Quand Rock’n’dollars est sorti, nous avons tout de suite cru au succès, mais qui aurait pu penser
que la chanson de William Sheller
deviendrait un tube aussi «énorme» ?
Les radios et les télés s’arrachent le jeune chanteur. On ne voit plus que lui. C’est «Le» tube de l’été. Et, bien sûr, certains commencent à se demander comment William va faire pour survivre à pareil triomphe. Combien de chanteurs, combien de compositeurs, sont montés très haut à la Hit Parade, et n’ont jamais réapparu ?
Mais William Sheller ne risque rien. Rock'n'dollars n’est même pas le sommet de l’iceberg que représentent ses possibilités musicales. Il suffit d’écouter attentivement son album pour réaliser à quel point il est doué des plus grands talents. Avez-vous bien écouté Savez-vous ?, le dernier morceau du disque, où il chante avec l’unique soutien d’une section de cordes ? Et les titres plus musclés comme Laisse-moi tout seul, ou Les Machines à sous ? Avez-vous remarqué sa faculté d’employer des mots de tous les jours ? Tenez, dans Les Machines à sous justement, il emploie des expressions d’aujourd’hui comme «un vieux plan super». Ce n’est pas pour faire jeune à tout prix, mais parce que William Sheller, quand il parle dans la vie de tous les jours, utilise couramment ce genre de phrases.
Dans notre numéro 2 d’Extra, nous avions rencontré William Sheller une première fois, pour faire connaissance avec le personnage. Il était impératif, après avoir réalisé à quel point son album était bon, d’en savoir un peu plus sur cet auteur-compositeur-interprète-arrangeur.
- Jean-William Thoury : «Cherches-tu à volontairement projeter une certaine image de toi ?»
- William Sheller : «Tu veux me parler du Ketchup, ou quoi ?»

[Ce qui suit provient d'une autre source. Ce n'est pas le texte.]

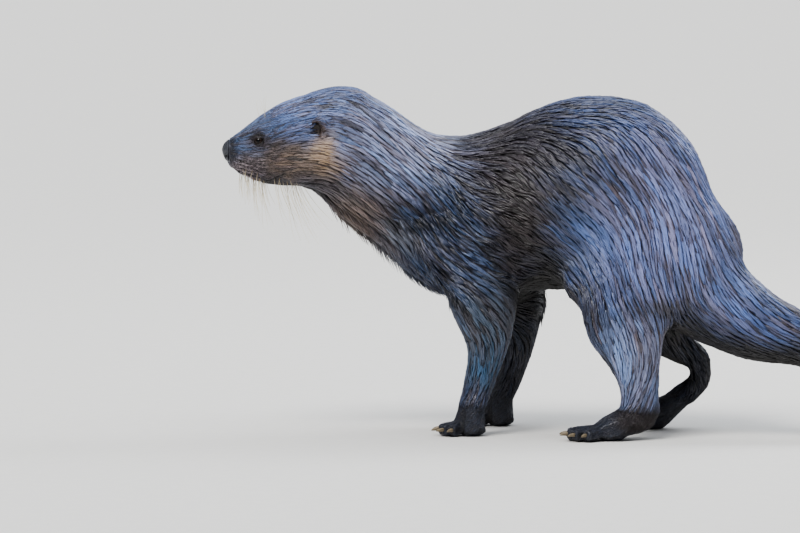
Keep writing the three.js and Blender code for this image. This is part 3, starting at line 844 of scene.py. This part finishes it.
lock_values[:, CLUMP] *= 1 - 0.4 * wavy
lock_values[:, GROOVE] *= 1 - 0.75 * within(skin_points, SLEEK)
ragged = np.maximum(within(skin_points, RAGGED), within(skin_points, ARMPIT))
ragged *= 0.5 + 0.9 * ramp(-skin_normal[:, 2], -0.1, 0.6)


class Roots:
    """Random places on the skin, with the skin's values there."""

    def __init__(self, faces):
        self.share = random.dirichlet([1, 1, 1], len(faces))
        self.corners = skin_tri[faces]

    def value(self, values):
        flat = values.reshape(len(values), -1)
        out = np.einsum("ij,ijk->ik", self.share, flat[self.corners])
        return out.reshape((len(self.share),) + values.shape[1:])


def sample_roots(density):
    """The skin's triangles that hold a root, one for each root, without the bare ones."""
    a, b, c = (skin_points[skin_tri[:, i]] for i in range(3))
    area = 0.5 * norm(np.cross(b - a, c - a), axis=1)
    want = area * density[skin_tri].mean(axis=1)
    want[bare[skin_tri].any(axis=1)] = 0
    count = int(want.sum())
    places = (np.arange(count) + random.random(count)) / count
    return np.searchsorted(np.cumsum(want) / want.sum(), places).clip(0, len(want) - 1)


def marched(start, lengths, steps):
    """Paths over the skin that follow the lie of the coat: each step's points, normals and directions."""
    points, runs, normals = [start], [], []
    here = start
    for step in range(steps + 1):
        _, _, face = nearest(skin_tree, here)
        run = flow[skin_tri[face]].mean(axis=1)
        normal = unit(skin_normal[skin_tri[face]].mean(axis=1))
        run = unit(run - normal * dot(run, normal)[:, None])
        normals.append(normal)
        runs.append(run)
        if step < steps:
            ahead, _, _ = nearest(skin_tree, here + run * (lengths / steps)[:, None])
            points.append(ahead)
            here = ahead
    return np.stack(points, 1), np.stack(normals, 1), np.stack(runs, 1)


roots = Roots(sample_roots(lock_values[:, DENSITY] * (1.0)))
root_place = roots.value(skin_points)
values = roots.value(lock_values)
count = len(root_place)
width = values[:, WIDTH] * MM * random.uniform(0.7, 1.3, count)
length = values[:, LENGTH] * MM * random.uniform(0.75, 1.25, count)
stand = values[:, STAND] * random.uniform(0.3, 1.4, count)
STEPS = 3
pad_share = within(root_place, PAD, 0.7, 1.1)
length *= 1 - 0.55 * pad_share
path, path_normal, path_run = marched(root_place, length, STEPS)

# Neighbouring locks are drawn together into long clumps, as wet hair is, with dark grooves between them.
CLUMP_STRETCH = 8.0
CANDIDATES = 20
clump_width = values[:, CLUMP] * MM
clump_area = CLUMP_STRETCH * clump_width**2
leaders = np.flatnonzero(random.random(count) < 1 / (values[:, DENSITY] * clump_area))
tree = KDTree(len(leaders))
for i, p in enumerate(root_place[leaders].tolist()):
    tree.insert(p, i)
tree.balance()
found = np.array([[hit[1] for hit in tree.find_n(p, CANDIDATES)] for p in root_place.tolist()])
across = np.cross(path_run, path_normal)
gap = root_place[leaders][found] - root_place[:, None]
gap_along = np.einsum("ijk,ik->ij", gap, path_run[:, 0])
gap_across = np.einsum("ijk,ik->ij", gap, across[:, 0])
measure = np.hypot(gap_across, gap_along / CLUMP_STRETCH)
order = np.argsort(measure, axis=1)[:, :2]
row = np.arange(count)
own = (row, order[:, 0])
first, second = measure[own], measure[row, order[:, 1]]
clump = found[own]
groove = values[:, GROOVE] * (1 - ramp((second - first) / clump_width, 0.0, 0.26))

MOST_PULL = 3 * MM
pull = np.outer(values[:, GATHER], [0.0, 0.25, 0.5, 0.7])
own_gap = np.clip(gap_across[own], -MOST_PULL, MOST_PULL)
path = path + across * (pull * own_gap[:, None])[:, :, None]

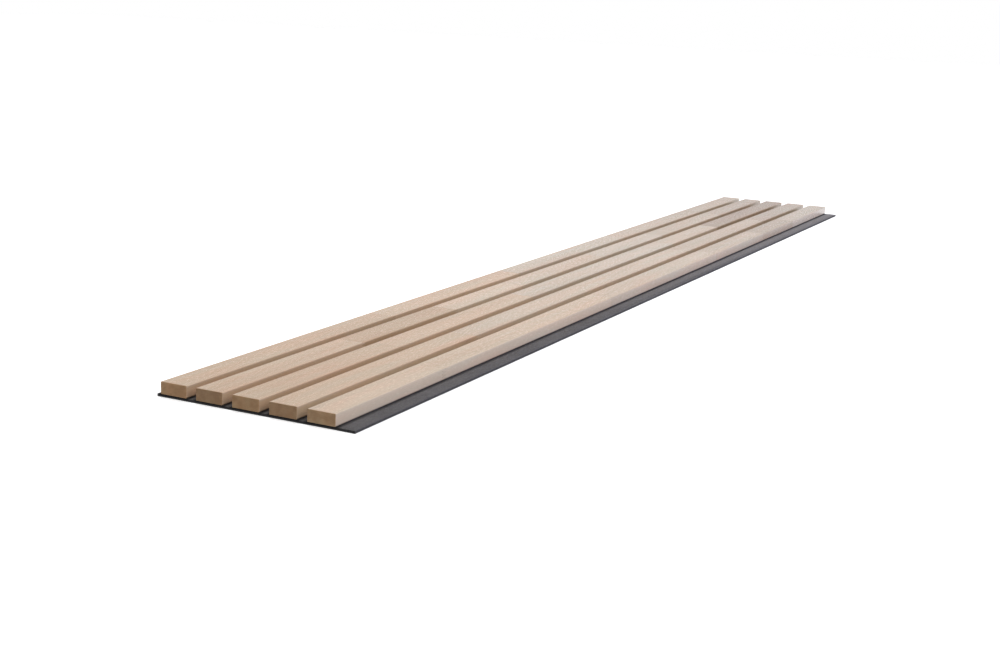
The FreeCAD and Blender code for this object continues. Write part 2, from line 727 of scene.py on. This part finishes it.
# How far from a slat the felt is still held down, how far from a staple's crown it is still
# pulled in, and how far inside the sheet its cut edges still wander
PRESSED_REACH = 0.009
DIMPLE_REACH = 0.0022
EDGE_REACH = 0.006

# Where the sheet has lines of points: beside a slat's side, before and after the wire of a
# staple's crown, and past the crown's ends
BESIDE_SLAT = (-0.0025, 0.0, 0.001, 0.0025, 0.005, 0.008)
AROUND_WIRE = (-0.0020, -0.0006, 0.0, 0.0006, 0.0020)
PAST_CROWN = 0.0015

# The directions that the fibres lie in, in degrees, and how far their curls sway
FIBRE_TURNS = (8, 43, 79, 117, 152)
FIBRE_SWAY = 0.0016

# About how often each pattern of the felt repeats in a metre, in X, Y and Z. The fibres' own is
# turned, so that its X runs along them
CURL_SCALE = 420.0
FIBRE_SCALE = (240, 3200, 2200)
CLUMP_SCALE = (150, 150, 150)
CLOUD_SCALE = (18, 11, 18)

# How deep the fibres lie, how light the standing fuzz is beside the light fibres, and the
# colour where the fuzz is pressed flat
FIBRE_DEPTH = 0.00025
FUZZ_LIGHTNESS = 1.4
FLAT_FUZZ = (0.010, 0.009, 0.009, 1.0)


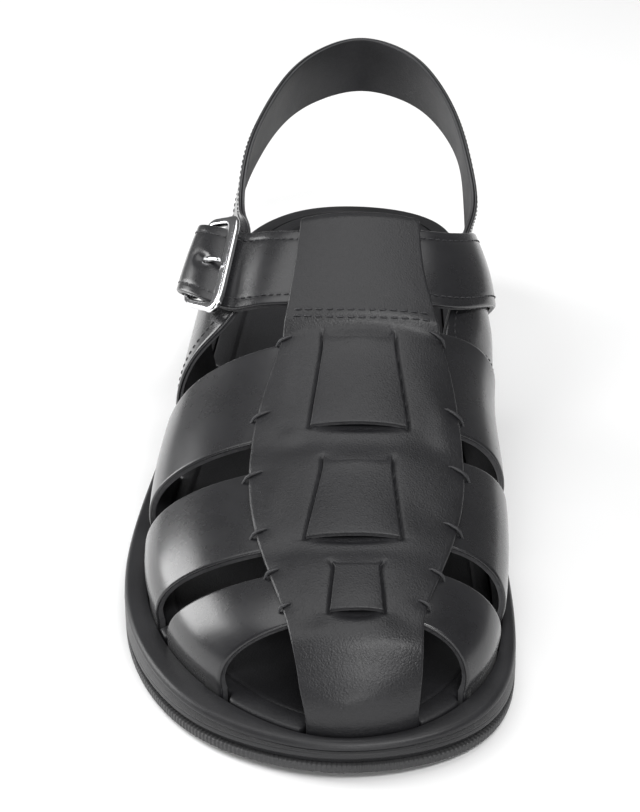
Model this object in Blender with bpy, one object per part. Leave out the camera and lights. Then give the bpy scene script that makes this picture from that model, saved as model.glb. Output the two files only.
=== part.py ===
"""Fisherman sandal, a man's right shoe, empty and standing on its sole.

The shoe is drawn in millimetres in its own drawing frame: x across from the sole's long axis (plus is the
big toe's side), y back from the tip of the toe, z up from the ground. place() moves that frame so that the
origin is under the middle of the shoe, with the toe towards -Y, and turns it into metres.

Everything comes from two tables. SOLE_ROWS is the outline of the sole, with its ledge, from toe to heel.
LAST_ROWS is the crown of the last that the straps are drawn over. A place on the last is a station, counted
in millimetres back from the toe, and a turn across it: -1 at the outer foot of the section, 0 on the crown
and 1 at its inner foot. The straps are panels between edges drawn in stations and turns.
"""

import bmesh
import bpy
import numpy as np

MM = 0.001
LENGTH = 292.0
CENTRE_X = -7.26

# Sole
GAP = 0.3
OUTSOLE_THICK = 2.6
TOE_SPRING = 2.6
TOE_SPRING_END = 48.0
ARCH_RISE = 2.4
ARCH_START = 98.0
ARCH_END = 226.0
SIDE_GROOVE = 1.3
SIDE_GROOVE_TOP = 4.3
TOP_ROUND = 1.8
SLOT_DEPTH = 4.5
SLOT_WIDTH = 2.8
FREE_SLOT = 0.5
FOOTBED_RIM = 4.6
FOOTBED_DISH = 1.6
ROUND_STEPS = 104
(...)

- «Pas spécialement. Il me semble que le William Sheller que j’ai vu à la télé et celui à qui je parle maintenant sont assez différents».
- «Non. Il n’y a rien de volontaire là-dedans ! Il s’est trouvé que je consommais pas mal de "Ketchup" [rires], et que je m’habille avec des vêtements 1950 que je vais chercher aux Puces, mais ça c’est un "délire" personnel. Personne n’a pensé : "Tiens, il faut qu’il y ait absolument ça sur la pochette", ou des stratégies de ce genre… Je ne me suis pas demandé : "Qu’est-ce-que je vais mettre pour attirer l’œil ? " Et puis en plus ça donne un côté pas sérieux à l’affaire, car je ne veux absolument pas avoir l’air sérieux !»
- «Un garçon comme Gilbert O’Sullivan s’était constitué une certaine image, en calculant l’efficacité de chaque détail, coupe de cheveux, dessin du pull-over, couleur des chaussures, etc…»
- «Mais ça c’est de la clownerie ! C’est… les Claudettes ! Même au deuxième degré…»
- «C’est pourtant une partie du "métier" qu’il faudrait savoir dominer.»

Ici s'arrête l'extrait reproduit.